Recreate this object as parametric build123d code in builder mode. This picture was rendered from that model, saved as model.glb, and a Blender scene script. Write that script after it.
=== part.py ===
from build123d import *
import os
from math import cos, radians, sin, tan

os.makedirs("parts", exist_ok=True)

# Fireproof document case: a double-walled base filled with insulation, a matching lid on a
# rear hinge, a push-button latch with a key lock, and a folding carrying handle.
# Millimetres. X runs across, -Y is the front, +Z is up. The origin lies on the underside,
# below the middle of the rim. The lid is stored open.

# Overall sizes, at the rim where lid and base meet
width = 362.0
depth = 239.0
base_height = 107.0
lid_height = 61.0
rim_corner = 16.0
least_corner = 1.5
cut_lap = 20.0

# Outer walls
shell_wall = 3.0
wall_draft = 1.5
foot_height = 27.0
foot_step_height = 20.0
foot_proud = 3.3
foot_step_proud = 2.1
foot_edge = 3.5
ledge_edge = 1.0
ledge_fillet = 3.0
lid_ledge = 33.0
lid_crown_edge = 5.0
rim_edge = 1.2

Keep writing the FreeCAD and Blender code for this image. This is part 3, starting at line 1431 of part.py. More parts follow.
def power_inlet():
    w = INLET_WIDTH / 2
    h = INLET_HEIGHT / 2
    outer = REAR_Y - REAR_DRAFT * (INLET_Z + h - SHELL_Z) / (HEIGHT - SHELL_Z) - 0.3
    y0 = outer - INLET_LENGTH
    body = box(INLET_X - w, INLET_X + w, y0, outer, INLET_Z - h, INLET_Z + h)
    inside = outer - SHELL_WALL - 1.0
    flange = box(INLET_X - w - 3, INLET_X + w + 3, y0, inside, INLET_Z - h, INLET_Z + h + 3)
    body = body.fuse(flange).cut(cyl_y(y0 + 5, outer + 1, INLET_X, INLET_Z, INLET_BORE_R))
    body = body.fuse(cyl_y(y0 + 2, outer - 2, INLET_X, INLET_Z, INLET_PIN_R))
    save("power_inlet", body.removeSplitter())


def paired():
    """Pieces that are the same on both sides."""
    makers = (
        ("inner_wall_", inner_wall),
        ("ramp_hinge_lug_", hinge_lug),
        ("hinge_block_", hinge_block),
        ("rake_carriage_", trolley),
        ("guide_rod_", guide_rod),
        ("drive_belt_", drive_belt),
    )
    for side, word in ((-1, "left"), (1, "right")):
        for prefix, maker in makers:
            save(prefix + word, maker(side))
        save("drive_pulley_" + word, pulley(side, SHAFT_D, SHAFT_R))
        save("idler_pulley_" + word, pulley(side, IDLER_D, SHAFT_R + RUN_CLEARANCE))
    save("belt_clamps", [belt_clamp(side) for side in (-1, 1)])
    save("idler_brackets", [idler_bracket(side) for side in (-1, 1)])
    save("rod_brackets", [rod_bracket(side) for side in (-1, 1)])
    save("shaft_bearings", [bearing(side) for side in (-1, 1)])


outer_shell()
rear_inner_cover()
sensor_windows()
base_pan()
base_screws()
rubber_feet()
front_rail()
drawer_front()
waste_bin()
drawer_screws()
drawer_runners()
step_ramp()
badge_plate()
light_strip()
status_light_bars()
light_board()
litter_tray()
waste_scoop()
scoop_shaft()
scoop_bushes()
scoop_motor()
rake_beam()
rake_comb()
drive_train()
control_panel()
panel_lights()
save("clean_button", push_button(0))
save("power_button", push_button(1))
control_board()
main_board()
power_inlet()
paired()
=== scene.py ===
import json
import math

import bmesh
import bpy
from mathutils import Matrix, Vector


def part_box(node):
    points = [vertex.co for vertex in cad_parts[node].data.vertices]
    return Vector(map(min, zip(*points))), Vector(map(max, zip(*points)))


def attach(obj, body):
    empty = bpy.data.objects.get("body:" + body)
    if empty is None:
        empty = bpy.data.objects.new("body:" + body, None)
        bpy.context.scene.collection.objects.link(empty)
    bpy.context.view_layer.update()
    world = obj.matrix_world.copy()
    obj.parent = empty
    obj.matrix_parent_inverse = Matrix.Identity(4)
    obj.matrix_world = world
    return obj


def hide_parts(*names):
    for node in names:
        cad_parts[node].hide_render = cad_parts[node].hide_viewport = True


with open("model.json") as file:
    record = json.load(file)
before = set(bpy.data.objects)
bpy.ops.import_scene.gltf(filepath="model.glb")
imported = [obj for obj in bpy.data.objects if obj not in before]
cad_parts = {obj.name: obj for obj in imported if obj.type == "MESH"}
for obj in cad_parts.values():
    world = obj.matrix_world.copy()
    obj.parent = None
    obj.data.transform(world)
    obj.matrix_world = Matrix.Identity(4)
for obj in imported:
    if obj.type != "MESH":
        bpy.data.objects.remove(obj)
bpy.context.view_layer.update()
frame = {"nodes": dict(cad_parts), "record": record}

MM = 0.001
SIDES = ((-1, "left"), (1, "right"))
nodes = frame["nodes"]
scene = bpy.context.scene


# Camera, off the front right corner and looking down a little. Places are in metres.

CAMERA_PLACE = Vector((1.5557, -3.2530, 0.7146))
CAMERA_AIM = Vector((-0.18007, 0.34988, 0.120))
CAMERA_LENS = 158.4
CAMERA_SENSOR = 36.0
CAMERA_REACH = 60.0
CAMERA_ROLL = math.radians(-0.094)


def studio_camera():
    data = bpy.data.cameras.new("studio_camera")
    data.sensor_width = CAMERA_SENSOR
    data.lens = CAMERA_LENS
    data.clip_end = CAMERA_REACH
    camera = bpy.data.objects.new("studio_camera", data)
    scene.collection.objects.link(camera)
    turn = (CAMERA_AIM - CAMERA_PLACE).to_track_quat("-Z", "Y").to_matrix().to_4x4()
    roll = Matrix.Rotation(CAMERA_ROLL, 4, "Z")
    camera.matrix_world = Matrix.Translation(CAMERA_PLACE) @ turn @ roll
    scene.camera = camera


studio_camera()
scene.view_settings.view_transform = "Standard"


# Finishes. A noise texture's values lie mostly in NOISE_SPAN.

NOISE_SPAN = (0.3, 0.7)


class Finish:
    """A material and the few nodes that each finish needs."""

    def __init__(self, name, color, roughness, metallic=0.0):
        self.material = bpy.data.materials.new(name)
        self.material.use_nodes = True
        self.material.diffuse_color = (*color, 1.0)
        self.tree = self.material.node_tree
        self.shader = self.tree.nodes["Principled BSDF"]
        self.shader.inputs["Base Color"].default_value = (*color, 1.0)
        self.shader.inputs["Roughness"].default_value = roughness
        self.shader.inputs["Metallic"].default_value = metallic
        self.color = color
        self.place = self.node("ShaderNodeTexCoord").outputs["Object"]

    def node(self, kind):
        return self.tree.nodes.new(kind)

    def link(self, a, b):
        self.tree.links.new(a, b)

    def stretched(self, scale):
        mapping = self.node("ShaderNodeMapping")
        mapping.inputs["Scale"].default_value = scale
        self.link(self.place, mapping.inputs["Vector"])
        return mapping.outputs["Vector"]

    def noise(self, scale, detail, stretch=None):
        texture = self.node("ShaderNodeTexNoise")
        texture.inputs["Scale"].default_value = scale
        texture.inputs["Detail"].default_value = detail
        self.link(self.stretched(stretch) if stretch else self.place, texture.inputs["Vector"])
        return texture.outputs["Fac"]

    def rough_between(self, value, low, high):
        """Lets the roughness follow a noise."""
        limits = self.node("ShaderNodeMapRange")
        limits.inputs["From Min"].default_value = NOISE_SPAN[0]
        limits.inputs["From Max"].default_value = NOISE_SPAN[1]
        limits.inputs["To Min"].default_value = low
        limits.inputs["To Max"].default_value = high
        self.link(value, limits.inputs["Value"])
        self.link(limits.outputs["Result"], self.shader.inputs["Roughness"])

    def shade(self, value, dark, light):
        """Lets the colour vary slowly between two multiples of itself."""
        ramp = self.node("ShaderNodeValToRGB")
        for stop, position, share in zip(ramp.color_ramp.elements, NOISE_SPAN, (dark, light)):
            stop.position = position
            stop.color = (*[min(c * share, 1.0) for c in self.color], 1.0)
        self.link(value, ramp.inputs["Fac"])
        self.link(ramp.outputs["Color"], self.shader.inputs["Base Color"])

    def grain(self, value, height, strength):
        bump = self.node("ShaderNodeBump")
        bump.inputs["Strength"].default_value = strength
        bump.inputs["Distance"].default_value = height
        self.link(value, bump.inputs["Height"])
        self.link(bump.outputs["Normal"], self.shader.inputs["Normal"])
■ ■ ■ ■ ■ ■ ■
Short task: Using the entries above, give again exactly the lines from the line holding "cad_parts[node].hide_render = cad_parts[node].hide_viewport" through the line holding "obj.data.transform(world)". Include both end lines and nothing else.

The reply:
        cad_parts[node].hide_render = cad_parts[node].hide_viewport = True


with open("model.json") as file:
    record = json.load(file)
before = set(bpy.data.objects)
bpy.ops.import_scene.gltf(filepath="model.glb")
imported = [obj for obj in bpy.data.objects if obj not in before]
cad_parts = {obj.name: obj for obj in imported if obj.type == "MESH"}
for obj in cad_parts.values():
    world = obj.matrix_world.copy()
    obj.parent = None
    obj.data.transform(world)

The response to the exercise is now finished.